#### DATA LINES:
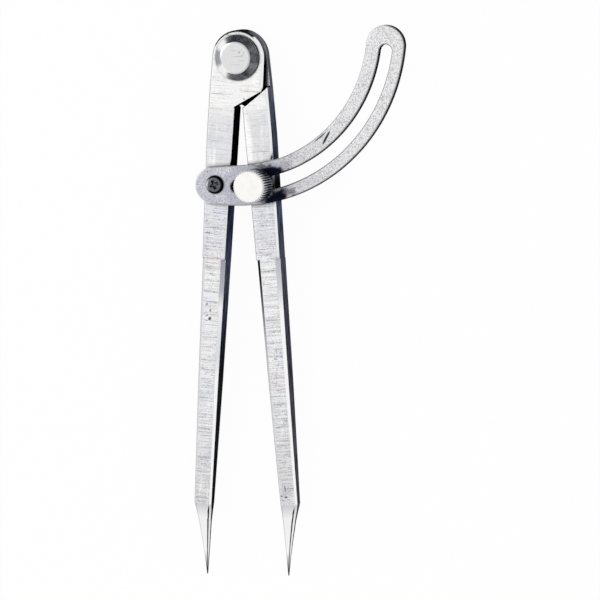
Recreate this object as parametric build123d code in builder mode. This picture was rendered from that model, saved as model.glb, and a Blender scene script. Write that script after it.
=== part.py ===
from build123d import *
from math import acos, cos, degrees, radians, sin, sqrt
import os

# Firm-joint wing divider, lying on its back, seen from above with the head towards +Y.
# Origin: the pivot axis, on the plane that the rear joint collar rests on. Millimetres.

# Legs
reach = 200.0              # pivot to point
opening = 9.35             # angle between the two inner edges as the divider lies
leg_depth = 8.0            # front face to rear face at the head
head_radius = 10.5
leg_width = 10.75          # from the shoulder to where the taper starts
shoulder_station = 12.3    # outer end of the shoulder, below the pivot
shoulder_root = 19.4       # inner end of the shoulder, below the pivot
shoulder_gap = 0.15        # how far the leaf ends short of the other leg's shoulder
taper_station = 30.0
inner_gap = 0.1            # each inner edge stands this far off the line through the pivot
lap_gap = 0.05             # each leaf stands this far off the lap plane
rim_bevel = 0.8            # round the head and down the outer edges
edge_break = 0.3           # on the other edges

# Lower leg: bevelled on its front corners from the stop to the neck
stop_station = 78.0
stop_width = 9.4
stop_depth = leg_depth
stop_bevel = 1.5
middle_station = 125.0
middle_width = 8.2
middle_depth = 7.1
middle_bevel = 1.1
neck_station = 172.5
neck_width = 6.95
neck_depth = 4.4
neck_bevel = 0.7
rear_bevel = 0.4           # on the rear corners

# Points: ground from the neck's section to round, with the inner side straight
tip_size = 0.4
point_width_fall = 1.15    # over 1: the width falls fastest at the root
point_depth_fall = 0.8     # under 1: the depth falls fastest at the tip
point_roundness = 0.96     # corner radius, as a share of half the section's smaller side
point_steps = 4

# Pivot joint: a headed rivet, its rear end spread into a collar
boss_base_radius = 8.8
boss_face_radius = 5.95
boss_height = 3.0
boss_land = 0.8            # straight rim under the cone
boss_edge = 0.3
rivet_radius = 3.0
peen_radius = 3.8
peen_depth = 0.9

# Wing: arcs about one centre, and a round lobe at the wing screw
wing_pin_inset = 4.95      # wing screw, out from the left leg's inner edge
wing_pin_station = 49.2    # and below the pivot
clamp_pin_inset = 4.7      # clamp screw, out from the right leg's inner edge
clamp_pin_station = 49.1
wing_thickness = 2.5
wing_inner_radius = 53.4
wing_outer_radius = 69.0
wing_turn = 91.6           # degrees from the wing screw round to the centre of the far end
lobe_radius = 6.9
lobe_turn = -1.15          # the lobe's centre lies just past the wing screw
slot_radius = 61.6
slot_width = 5.0
slot_start = 8.4           # degrees round from the wing screw
slot_end = 89.6
wing_lag = 0.3             # degrees that the wing hangs back from the clamp screw's line
wing_bevel = 0.55
wing_rear_bevel = 0.2

# Wing screw
screw_head_radius = 3.5
screw_head_height = 1.3
screw_head_edge = 0.6
screw_shoulder_radius = 2.5
screw_thread_radius = 2.0
screw_end_gap = 1.0        # screw end to the leg's rear face
cross_length = 4.2
cross_width = 1.0
cross_depth = 1.0
cross_taper = 12.0

# Clamp screw and washer
knob_radius = 6.5
knob_height = 10.0
knob_bevel = 0.7
knurl_count = 40
knurl_depth = 0.4
clamp_neck_radius = 1.7    # relieved, so that it clears the slot's walls
clamp_thread_radius = 2.0
clamp_neck_sink = 1.9      # how far the neck reaches below the leg's front face
washer_radius = 5.5
washer_hole_radius = 2.1
washer_thickness = 1.0
washer_bevel = 0.15

# Fits
turning_fit = 0.05         # radial clearance where something turns
fixed_fit = 0.02           # radial clearance where nothing turns
seat_gap = 0.05            # under the screw heads and the washer
wing_gap = 0.1             # between the wing and the legs

# Heights above the resting plane
rear_face = boss_height
lap_height = rear_face + leg_depth / 2
front_face = rear_face + leg_depth
wing_rear = front_face + wing_gap
wing_front = wing_rear + wing_thickness
washer_rear = wing_front + seat_gap
washer_front = washer_rear + washer_thickness
knob_rear = washer_front + seat_gap
knob_front = knob_rear + knob_height
screw_head_rear = wing_front + seat_gap
screw_head_front = screw_head_rear + screw_head_height


def turned(angle, x, y):
    """A point of a leg's own frame, once the leg has turned about the pivot."""
    swing = radians(angle)
    return (x * cos(swing) - y * sin(swing), x * sin(swing) + y * cos(swing))


def leg_plane(angle, side):
    """The lap plane of a leg: x runs across its inner edge, y runs up to the pivot."""
    across = Vector(*turned(angle, side, 0))
    return Plane(origin=(0, 0, lap_height), x_dir=across, z_dir=(0, 0, side))


def section_plane(blank, station):
    """A plane across a leg, at a distance below the pivot, looking towards the point."""
    middle = blank.from_local_coords(Vector(0, -station, 0))
    return Plane(origin=middle, x_dir=blank.x_dir, z_dir=-blank.y_dir)


def bevelled_section(blank, station, width, depth, bevel):
    """A leg's section below the stop, with its front corners bevelled more than its rear ones."""
    towards_front = Axis((0, 0, 0), (0, blank.z_dir.Z, 0))
    with BuildSketch(section_plane(blank, station)) as section:
        with Locations((-(width + inner_gap) / 2, 0)):
            Rectangle(width - inner_gap, depth)
        chamfer(section.vertices().sort_by(towards_front)[-2:], bevel)
        chamfer(section.vertices().sort_by(towards_front)[:2], rear_bevel)
    return section.sketch


def rounded_section(blank, left):
    """A section of the point, at a share of its length that is left before the tip."""
    station = reach - left * (reach - neck_station)
    width = tip_size + (neck_width - inner_gap - tip_size) * left**point_width_fall
    depth = tip_size + (neck_depth - tip_size) * left**point_depth_fall
    with BuildSketch(section_plane(blank, station)) as section:
        with Locations((-inner_gap - width / 2, 0)):
            RectangleRounded(width, depth, point_roundness * min(width, depth) / 2)
    return section.sketch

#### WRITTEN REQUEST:
Repeat the material above in full, quoting it exactly.

#### FULL RESPONSE:
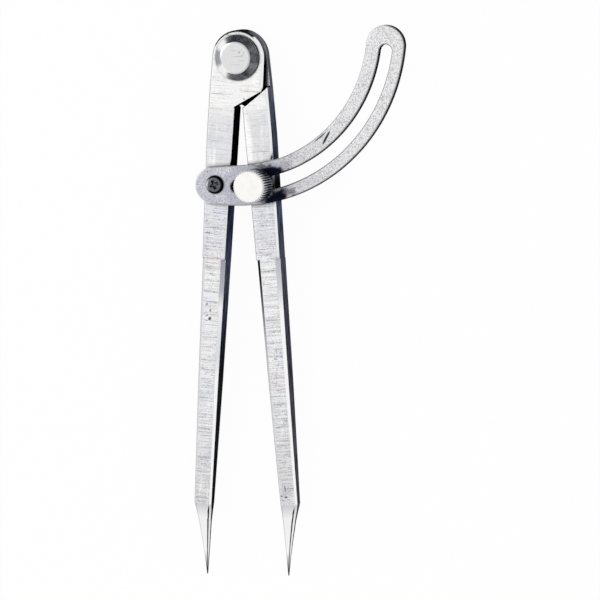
Recreate this object as parametric build123d code in builder mode. This picture was rendered from that model, saved as model.glb, and a Blender scene script. Write that script after it.
=== part.py ===
from build123d import *
from math import acos, cos, degrees, radians, sin, sqrt
import os

# Firm-joint wing divider, lying on its back, seen from above with the head towards +Y.
# Origin: the pivot axis, on the plane that the rear joint collar rests on. Millimetres.

# Legs
reach = 200.0              # pivot to point
opening = 9.35             # angle between the two inner edges as the divider lies
leg_depth = 8.0            # front face to rear face at the head
head_radius = 10.5
leg_width = 10.75          # from the shoulder to where the taper starts
shoulder_station = 12.3    # outer end of the shoulder, below the pivot
shoulder_root = 19.4       # inner end of the shoulder, below the pivot
shoulder_gap = 0.15        # how far the leaf ends short of the other leg's shoulder
taper_station = 30.0
inner_gap = 0.1            # each inner edge stands this far off the line through the pivot
lap_gap = 0.05             # each leaf stands this far off the lap plane
rim_bevel = 0.8            # round the head and down the outer edges
edge_break = 0.3           # on the other edges

# Lower leg: bevelled on its front corners from the stop to the neck
stop_station = 78.0
stop_width = 9.4
stop_depth = leg_depth
stop_bevel = 1.5
middle_station = 125.0
middle_width = 8.2
middle_depth = 7.1
middle_bevel = 1.1
neck_station = 172.5
neck_width = 6.95
neck_depth = 4.4
neck_bevel = 0.7
rear_bevel = 0.4           # on the rear corners

# Points: ground from the neck's section to round, with the inner side straight
tip_size = 0.4
point_width_fall = 1.15    # over 1: the width falls fastest at the root
point_depth_fall = 0.8     # under 1: the depth falls fastest at the tip
point_roundness = 0.96     # corner radius, as a share of half the section's smaller side
point_steps = 4

# Pivot joint: a headed rivet, its rear end spread into a collar
boss_base_radius = 8.8
boss_face_radius = 5.95
boss_height = 3.0
boss_land = 0.8            # straight rim under the cone
boss_edge = 0.3
rivet_radius = 3.0
peen_radius = 3.8
peen_depth = 0.9

# Wing: arcs about one centre, and a round lobe at the wing screw
wing_pin_inset = 4.95      # wing screw, out from the left leg's inner edge
wing_pin_station = 49.2    # and below the pivot
clamp_pin_inset = 4.7      # clamp screw, out from the right leg's inner edge
clamp_pin_station = 49.1
wing_thickness = 2.5
wing_inner_radius = 53.4
wing_outer_radius = 69.0
wing_turn = 91.6           # degrees from the wing screw round to the centre of the far end
lobe_radius = 6.9
lobe_turn = -1.15          # the lobe's centre lies just past the wing screw
slot_radius = 61.6
slot_width = 5.0
slot_start = 8.4           # degrees round from the wing screw
slot_end = 89.6
wing_lag = 0.3             # degrees that the wing hangs back from the clamp screw's line
wing_bevel = 0.55
wing_rear_bevel = 0.2

# Wing screw
screw_head_radius = 3.5
screw_head_height = 1.3
screw_head_edge = 0.6
screw_shoulder_radius = 2.5
screw_thread_radius = 2.0
screw_end_gap = 1.0        # screw end to the leg's rear face
cross_length = 4.2
cross_width = 1.0
cross_depth = 1.0
cross_taper = 12.0

# Clamp screw and washer
knob_radius = 6.5
knob_height = 10.0
knob_bevel = 0.7
knurl_count = 40
knurl_depth = 0.4
clamp_neck_radius = 1.7    # relieved, so that it clears the slot's walls
clamp_thread_radius = 2.0
clamp_neck_sink = 1.9      # how far the neck reaches below the leg's front face
washer_radius = 5.5
washer_hole_radius = 2.1
washer_thickness = 1.0
washer_bevel = 0.15

# Fits
turning_fit = 0.05         # radial clearance where something turns
fixed_fit = 0.02           # radial clearance where nothing turns
seat_gap = 0.05            # under the screw heads and the washer
wing_gap = 0.1             # between the wing and the legs

# Heights above the resting plane
rear_face = boss_height
lap_height = rear_face + leg_depth / 2
front_face = rear_face + leg_depth
wing_rear = front_face + wing_gap
wing_front = wing_rear + wing_thickness
washer_rear = wing_front + seat_gap
washer_front = washer_rear + washer_thickness
knob_rear = washer_front + seat_gap
knob_front = knob_rear + knob_height
screw_head_rear = wing_front + seat_gap
screw_head_front = screw_head_rear + screw_head_height


def turned(angle, x, y):
    """A point of a leg's own frame, once the leg has turned about the pivot."""
    swing = radians(angle)
    return (x * cos(swing) - y * sin(swing), x * sin(swing) + y * cos(swing))


def leg_plane(angle, side):
    """The lap plane of a leg: x runs across its inner edge, y runs up to the pivot."""
    across = Vector(*turned(angle, side, 0))
    return Plane(origin=(0, 0, lap_height), x_dir=across, z_dir=(0, 0, side))


def section_plane(blank, station):
    """A plane across a leg, at a distance below the pivot, looking towards the point."""
    middle = blank.from_local_coords(Vector(0, -station, 0))
    return Plane(origin=middle, x_dir=blank.x_dir, z_dir=-blank.y_dir)


def bevelled_section(blank, station, width, depth, bevel):
    """A leg's section below the stop, with its front corners bevelled more than its rear ones."""
    towards_front = Axis((0, 0, 0), (0, blank.z_dir.Z, 0))
    with BuildSketch(section_plane(blank, station)) as section:
        with Locations((-(width + inner_gap) / 2, 0)):
            Rectangle(width - inner_gap, depth)
        chamfer(section.vertices().sort_by(towards_front)[-2:], bevel)
        chamfer(section.vertices().sort_by(towards_front)[:2], rear_bevel)
    return section.sketch


def rounded_section(blank, left):
    """A section of the point, at a share of its length that is left before the tip."""
    station = reach - left * (reach - neck_station)
    width = tip_size + (neck_width - inner_gap - tip_size) * left**point_width_fall
    depth = tip_size + (neck_depth - tip_size) * left**point_depth_fall
    with BuildSketch(section_plane(blank, station)) as section:
        with Locations((-inner_gap - width / 2, 0)):
            RectangleRounded(width, depth, point_roundness * min(width, depth) / 2)
    return section.sketch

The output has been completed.